Le 8 aout dernier, à Halifax, le ministre de l’Emploi, du Développement de la main-d’œuvre et des Langues officielles, Randy Boissonnault, annonçait un investissement de 227,9 millions de dollars sur cinq ans dans le cadre d’ententes bilatérales pour soutenir l’offre de services offerts aux communautés de langue officielle en situation minoritaire (CLOSM).

Selon Rémi Léger, des clauses linguistiques dans les ententes garantiraient une considération des besoins des CLOSM.
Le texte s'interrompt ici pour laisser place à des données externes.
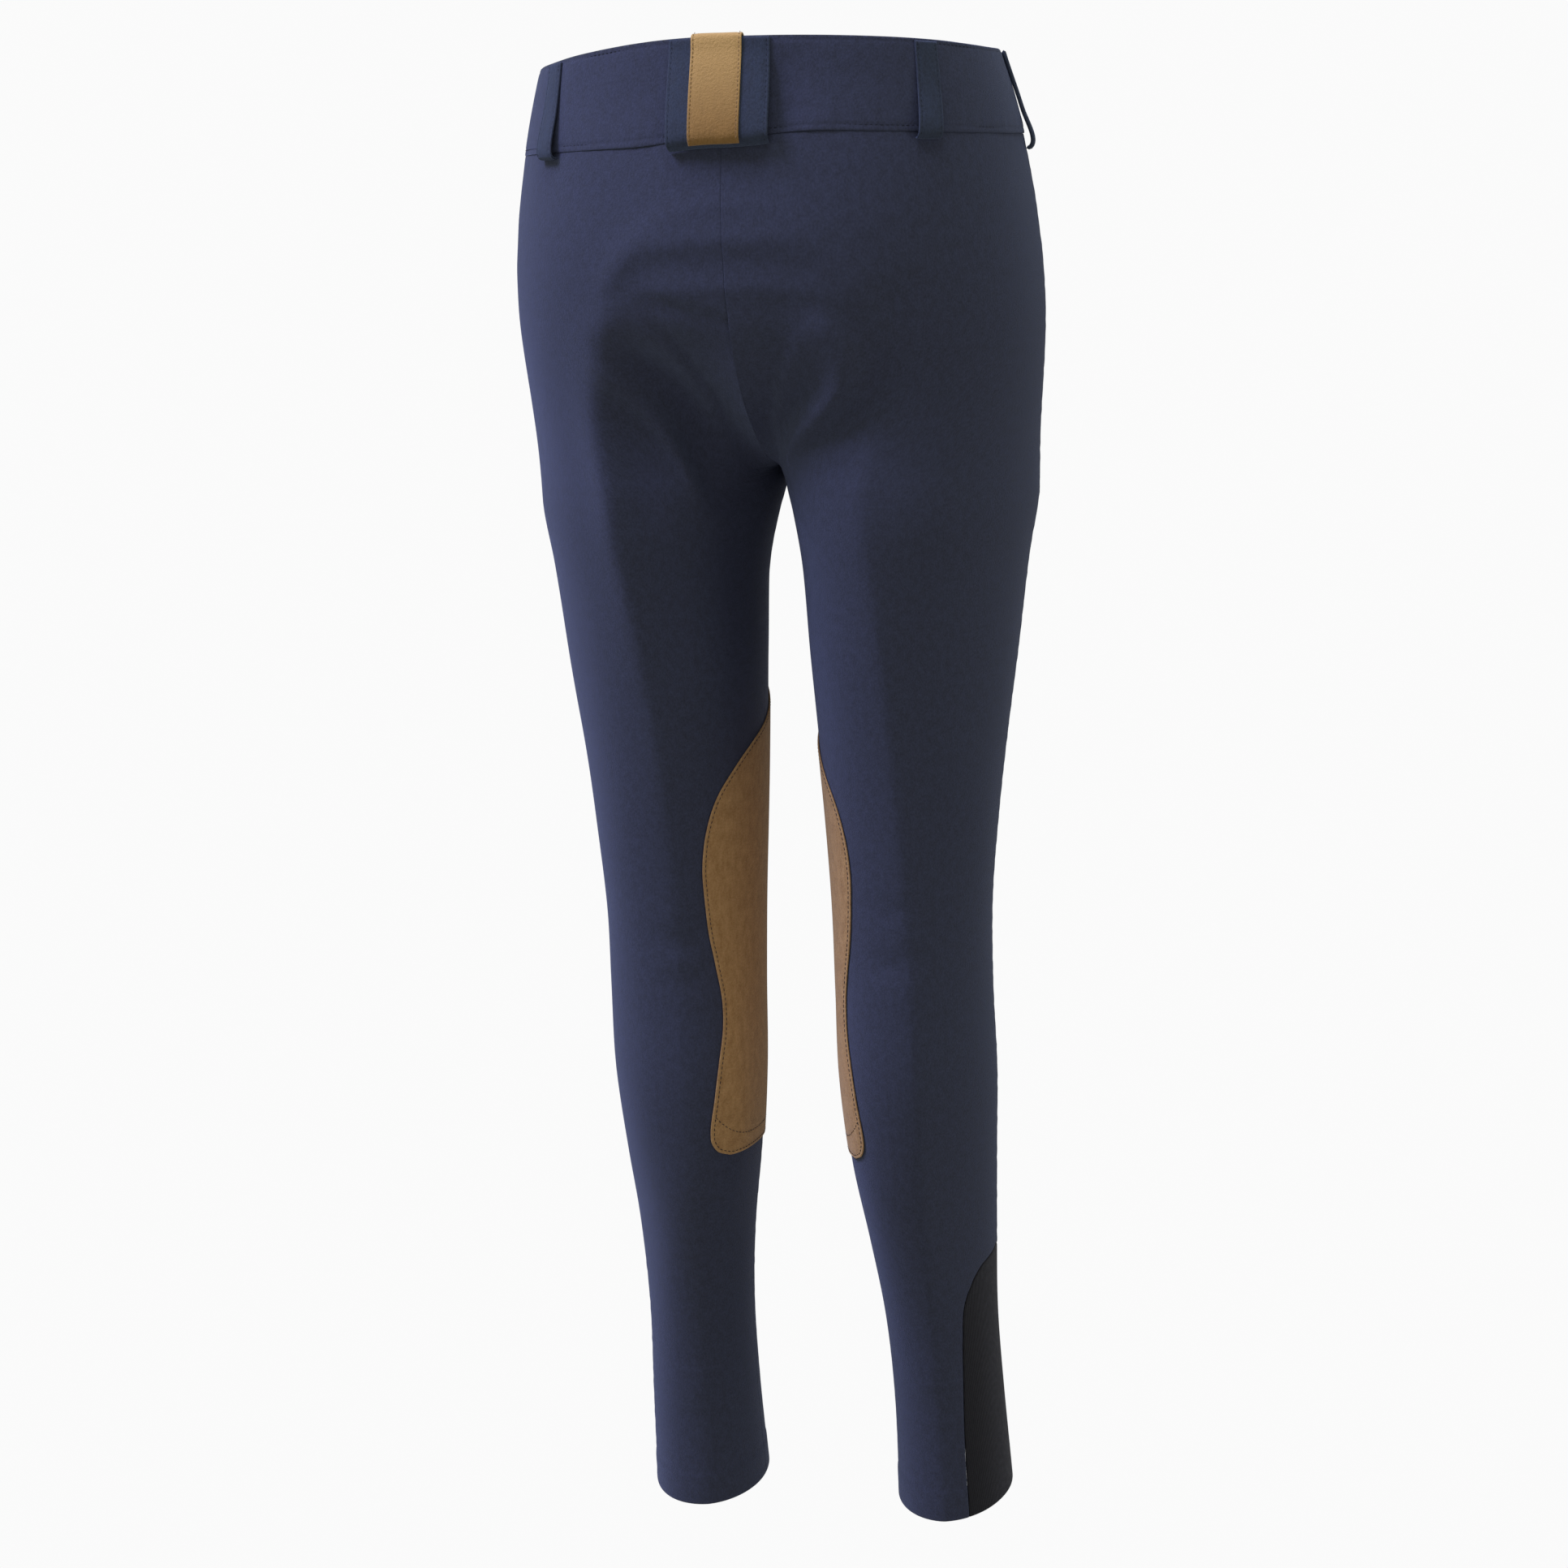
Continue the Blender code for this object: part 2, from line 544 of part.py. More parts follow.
def main():
    for thing in list(bpy.data.objects):
        bpy.data.objects.remove(thing, do_unlink=True)
    breeches = bpy.data.collections.new("riding_breeches")
    bpy.context.scene.collection.children.link(breeches)

    navy = add_material("navy_cloth", (0.034, 0.040, 0.075), 0.85)
    suede = add_material("tan_suede", (0.220, 0.125, 0.055), 0.90)
    stretch = add_material("black_stretch", (0.014, 0.013, 0.017), 0.70)
    horn = add_material("navy_button", (0.020, 0.022, 0.035), 0.35)

    for side, word in ((-1, "left"), (1, "right")):
        add_object("back_" + word, panel(side, back_columns), navy, breeches)
        add_object("front_" + word, panel(side, front_columns), navy, breeches)
        add_object("waistband_" + word, waistband(side), navy, breeches)
        add_object("knee_patch_" + word, knee_patch(side), suede, breeches)
        add_object("calf_gore_" + word, calf_gore(side), stretch, breeches)
        for place, around, longer in (("back", LOOP_BACK, 0.0), ("side", LOOP_SIDE, SIDE_LOOP_LONGER)):
            loop = strap(side, around, LOOP_LEAN, LOOP_WIDTH, narrow_path(longer), LOOP_CLOTH, 1)
            add_object("loop_" + place + "_" + word, loop, navy, breeches)
    centre = strap(1, 0.0, 0.0, CENTRE_LOOP_WIDTH, CENTRE_PATH, LOOP_CLOTH, 6)
    add_object("loop_centre", centre, navy, breeches)
    stripe = strap(1, 0.0, 0.0, STRIPE_WIDTH, stripe_path(), SUEDE, 4)
    add_object("loop_stripe", stripe, suede, breeches)
    add_object("fly", fly(1), navy, breeches)
    add_object("waist_button", waist_button(), horn, breeches)


main()
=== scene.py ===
# Dressing for a pair of riding breeches, filled out as when worn.
# Metres, +Z up, -Y is the back.  A place on the cloth is (side, drop, around): drop runs down from the
# waistband's seam, around runs from 0 at the centre back (the inseam, on a leg) round the outside to 1.
import math

import bmesh
import bpy
import numpy as np
from mathutils import Matrix, Vector


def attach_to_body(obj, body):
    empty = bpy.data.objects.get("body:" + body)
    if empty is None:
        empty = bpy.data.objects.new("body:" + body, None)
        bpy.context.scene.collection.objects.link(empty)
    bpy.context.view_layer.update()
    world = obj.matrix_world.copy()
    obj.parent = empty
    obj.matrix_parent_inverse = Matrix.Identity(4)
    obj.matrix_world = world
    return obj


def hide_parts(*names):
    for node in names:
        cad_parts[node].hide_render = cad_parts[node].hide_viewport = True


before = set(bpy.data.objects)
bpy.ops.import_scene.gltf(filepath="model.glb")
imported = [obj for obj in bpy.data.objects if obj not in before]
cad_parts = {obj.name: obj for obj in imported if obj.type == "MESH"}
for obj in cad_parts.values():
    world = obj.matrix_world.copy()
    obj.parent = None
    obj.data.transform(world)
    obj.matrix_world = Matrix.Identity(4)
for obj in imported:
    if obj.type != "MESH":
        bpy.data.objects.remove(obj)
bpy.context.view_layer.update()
print("frame loaded:", len(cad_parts), "nodes")


# the cut, as in the frame, but for the fork, which is closed here; the tables are in tenths of a millimetre
def table(columns, unit, *rows):
    return dict(zip(columns.split(), (np.array(rows, float) / unit).T))


cut = {
    "bandHeight": 0.051,
    "tilt": 0.0100, "peak": 0.0055,         # the waist's seam is higher behind, most in the middle
    "tiltRim": 0.0010, "peakRim": 0.0080,   # and the rim is so by this much more
    "askew": 0.0043,            # how much higher the waist stands on the right than in the middle
    "seamRamp": 0.13, "rimRamp": 0.35,      # in around: how far from the centre back that takes
    "askewEnd": 0.6,            # in around: from where on it fades
    "rimRise": 0.0017,          # how much higher the rim is at both sides
    "crotchStart": 0.092,       # where the centre seams leave the vertical
    "crotch": 0.200,            # the fork
    "thigh": 0.245,             # where the seat has turned into two legs
    "legStart": 0.012,
    "girthStart": 0.120, "girthTurn": 0.100,
    "seamReach": 0.20, "sideSeam": 0.54,    # in around
    "squareHip": 0.035, "squareFront": 0.6,
    "forkPoint": 0.24, "forkWidth": 0.6,    # how pointed the legs are at the fork, over which angle
    "forkFade": 0.045,          # and how far down
    "hem": 0.889, "hemDip": 0.008,          # lower behind
    "hemShaped": 0.120,
    "probe": 0.002,             # step for slopes
    "leftGoreBack": 0.38,       # how far the left gore reaches back, as a share of the right one
}
hipRows = table("drop halfWidth backDepth frontDepth", 10000,
    (-510, 1455, 1015, 930), (-250, 1530, 1060, 955), (0, 1590, 1118, 985), (350, 1650, 1188, 1010),
    (550, 1672, 1212, 1018), (750, 1690, 1212, 1025), (1150, 1698, 1165, 1025), (1600, 1682, 1085, 1000),
    (2000, 1640, 1005, 960), (2450, 1580, 935, 920))
legRows = table("drop middleX middleY halfWidth backDepth frontDepth skew", 10000,
    (2000, 808, -50, 809, 945, 910, 300), (2240, 838, -70, 768, 900, 885, 360),
    (2620, 840, -100, 700, 828, 840, 400), (3230, 818, -140, 644, 735, 765, 340),
    (3760, 796, -160, 594, 670, 700, 140), (4300, 780, -190, 548, 610, 640, -60),
    (4840, 768, -220, 510, 575, 590, -60), (5390, 768, -250, 498, 570, 555, 100),
    (5950, 775, -260, 494, 585, 525, 350), (6510, 783, -240, 452, 545, 500, 620),
    (7070, 808, -190, 392, 475, 455, 800), (7640, 828, -140, 355, 425, 425, 500),
    (8210, 842, -90, 356, 415, 430, 180), (8890, 848, -40, 374, 440, 460, 100))


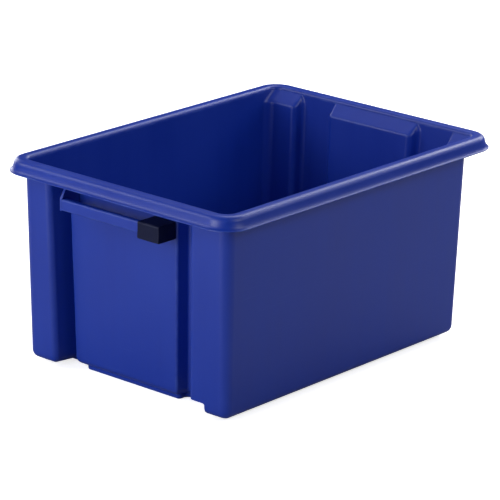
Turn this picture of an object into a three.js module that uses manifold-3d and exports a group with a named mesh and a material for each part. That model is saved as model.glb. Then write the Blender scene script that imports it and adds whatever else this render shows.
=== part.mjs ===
// Stack-and-nest storage bin: a deep moulded tub with a rolled rim, corner posts at end A,
// inset posts at end B and a carrying grip under the rim at each end.
// Frame: millimetres, +Z up, +X along the bin from end A to end B, +Y towards the back wall.
// Origin: middle of the surface that the bin stands on.
// The tub is one moulding. Each node is one of its features, with a joint line between them.

import * as THREE from 'three';
import { mergeVertices } from 'three/addons/utils/BufferGeometryUtils.js';
import Module from 'manifold-3d';

const wasm = await Module();
wasm.setup();

// ---- driving dimensions -------------------------------------------------------------------
const length = 470;            // over the lip of the rim, along X
const width = 340;             // over the lip of the rim, along Y
const height = 240;            // from the base plate to the top of the rim
const wall = 2.6;              // thickness of every moulded wall
const joint = 0.3;             // joint line between neighbouring nodes

const rimReach = 18;           // from the lip inwards to the outer face of the wall
const rimDrop = 15;            // from the top of the rim down to the edge of the lip
const rimEdgeRadius = 7;       // rounding between the top of the rim and its skirt
const rimInnerRadius = 4.5;    // rounding round the mouth of the bin
const skirtInset = 4.5;        // from the lip inwards to the top of the skirt
const lipFlare = 3.4;          // how far the lip turns out below the skirt
const lipRise = 3.6;           // height over which it turns out
const lipEdge = 0.8;           // rounding of its edge
const rimCornerEnd = 4;        // straight stretch at each end of a rim corner

const cornerRadius = 14;       // vertical corners of the wall, outside, at the rim
const cornerTaper = 4;         // by how much they are tighter at the bottom
const endDraft = 9;            // how far an end wall leans in over the full height
const sideDraft = 4.5;         // how far a side wall leans in over the full height
const baseRadius = 9;          // rounding between the walls and the bottom
const baseLift = 5;            // feet and wall bottoms stand this far above the base plate
const trayMargin = 2;          // from the notch's cover up to the cut between base and walls
const endMargin = 2;           // from a recessed panel to the cut between end and sides

const recessA = 34;            // depth of the two channels beside the posts of end A
const panelDepthA = 19;        // depth of the raised panel between those channels
const channelAFront = 34.5;    // from the edge of the front post to the edge of the panel
const channelABack = 14;       // from the edge of the back post to the edge of the panel
const panelSlope = 0.3;        // slant of the panel's sides, per mm that it stands proud
const panelEdgeRadius = 3;     // its vertical edges
const postAFront = 54;         // width of the corner post at the front of end A
const postABack = 41;          // width of the corner post at the back of end A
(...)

Ces ententes, signées avec les gouvernements provinciaux et territoriaux, visent des secteurs de juridiction provinciale tels que la santé, l’éducation et les services de garde.
«Dans la Constitution de 1867, on partage les pouvoirs entre le fédéral et les provinces et on partage aussi les pouvoirs de taxation», explique Rémi Léger, professeur agrégé de sciences politiques à l’Université Simon Fraser, en Colombie-Britannique.
«Sauf que ce pouvoir de taxation est inégal : celui du gouvernement fédéral est plus étendu que celui des provinces», souligne-t-il. Ce déséquilibre permet au gouvernement fédéral de dépenser dans des champs de compétences provinciales, comme la santé et l’éducation.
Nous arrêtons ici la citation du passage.